Sky Full of Bacon


Taylorism Street

You read a million things on a subject and then you finally read the one that explains it all. Michael Barone, veteran political analyst, explains why GM and its unions have become a marriage made in Hell:

Unionism as established by the Wagner Act is inherently adversarial. The union once certified as bargaining agent has a duty not only to negotiate wages and fringe benefits but also to negotiate work rules and to represent workers in constant disputes about work procedures.

The plight of the Detroit Three auto companies raises the question of why people ever thought this was a good idea. The answer, I think, is that unionism was seen as the necessary antidote to Taylorism. That’s not a familiar term today, but it was when the Wagner Act was passed in 1935. Frederick Winslow Taylor was a Philadelphia businessman who pioneered time and motion studies. As Robert Kanigal sets out in The One Best Way, his biography of Taylor, he believed that there was “one best way” to do every job. Industrial workers, he believed, should be required to do their job in this one best way, over and over again. He believed workers should be treated like dumb animals and should be allowed no initiative whatever, lest they perform with less than perfect efficiency.

Taylor’s work was regarded as gospel by many industrial managers in the 1910s, 1920s, and 1930s, a time when many factory workers were recent immigrants, often with a less than perfect command of English. Auto assembly lines were organized on Taylorite principles to squeeze the last bit of efficiency out of low-skill workers. And squeeze some more…

Interestingly, management often sought to deny that things were run this way at all— hence the video clip at the top of the page, from a 1936 industrial film called Master Hands, which seeks to show that GM workers (right at the moment of the violent strikes in the late 30s) were not interchangeable automatons but skilled artisans, like sculptors or bootmakers.  (The conclusion naturally being that Michelangelo didn’t need a union.)  (Note the additional irony that Master Hands, beautifully made corporate propaganda, shows so much influence of Soviet filmmaking.)

Barone draws the expected conclusion that the unions are what keeps the automakers from changing:

Japanese automakers… managed their plants not according to Taylorism but by giving their workers more autonomy and more responsibility—by treating them like sentient human beings and not like dumb animals as Frederick Taylor taught. The Detroit Three by all accounts I have seen were slow to learn from this—and were even slower to apply the lessons the Japanese taught—because of Wagnerism. Japanese management required cooperation between managers and workers. Wagnerism insisted that all interaction between managers and workers be conducted on an adversarial basis. The 5,000 pages of work rules mean that GM can’t manage the way Toyota does…

Taylorism is pretty much dead in our society; no automaker free to make a choice chooses it as a way to manage its workforce.

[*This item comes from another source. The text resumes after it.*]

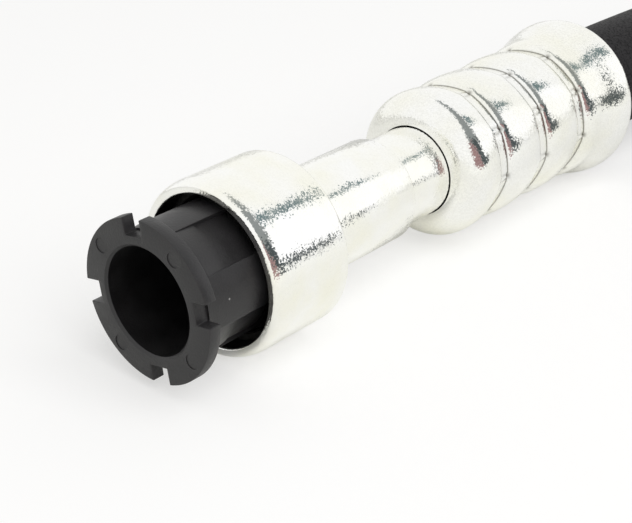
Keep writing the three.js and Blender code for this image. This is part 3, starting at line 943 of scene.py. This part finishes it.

But its antidote, Wagnerism, remains.

I’m not so sure this is true— that Taylorism is dead.  Watch the Discovery Channel’s “How It’s Made” and you’ll see an awful lot of conveyor-belt, repetitive-motion production that sure doesn’t look like kaizen management in action.  But let’s accept that cars are not made in quite such a robotic function (except for the parts made by actual robots).

Nevertheless, there is clearly at least one industry that still has Taylor’s fingerprints all over it—one which a high percentage of Americans will have had some experience with, mostly in their youth.  Fast food.  I worked at McDonald’s in high school and my freshman year of college (the sum total of my professional culinary experience, incidentally, in case anyone was wondering).  And the whole secret of McDonald’s processes was that they were broken down into such simplified, repetitive processes that even a slackjawed, inattentive teenager could be instructed how to turn out perfectly average Quarter Pounders in about a half hour of training. And once learned, the processes were indelible— almost 30 years later, I could walk into a McD’s during lunch rush today and take over the Quarter Pounder grill without a hitch.

That this was something less than really learning to cook was a lesson driven home to me when I tried to get a summer job the next year at a Denny’s-type coffeeshop— and it was explained to me that by the time I was trained to be even a barely competent grillman, I’d be leaving to go back to school. Ironically, though I had to recognize the truth of what he said— I hadn’t learned to cook, I’d learned to cook Quarter Pounders— there was one part of McD’s menu where the desire to impose Taylorist processes had run into the customer’s expectations, and real cooking was required.

Breakfast. Sure, the Egg McMuffin might have been a pure McD’s automa-food invention— eggs cooked to unnatural circles, each yolk broken on purpose so that there will never be an issue of customers wanting it runny in the middle or not. But the pancakes are pretty much pancakes, like at any other place; the scrambled eggs are pretty much scrambled eggs, and not screwing them up means exercising a grillman’s judgement as to when things are done and how to arrange them on the styrofoam plate. We might have been Taylor-trained baboons in every other area of the menu, but at least in this one small corner of the menu, we were Master Hands.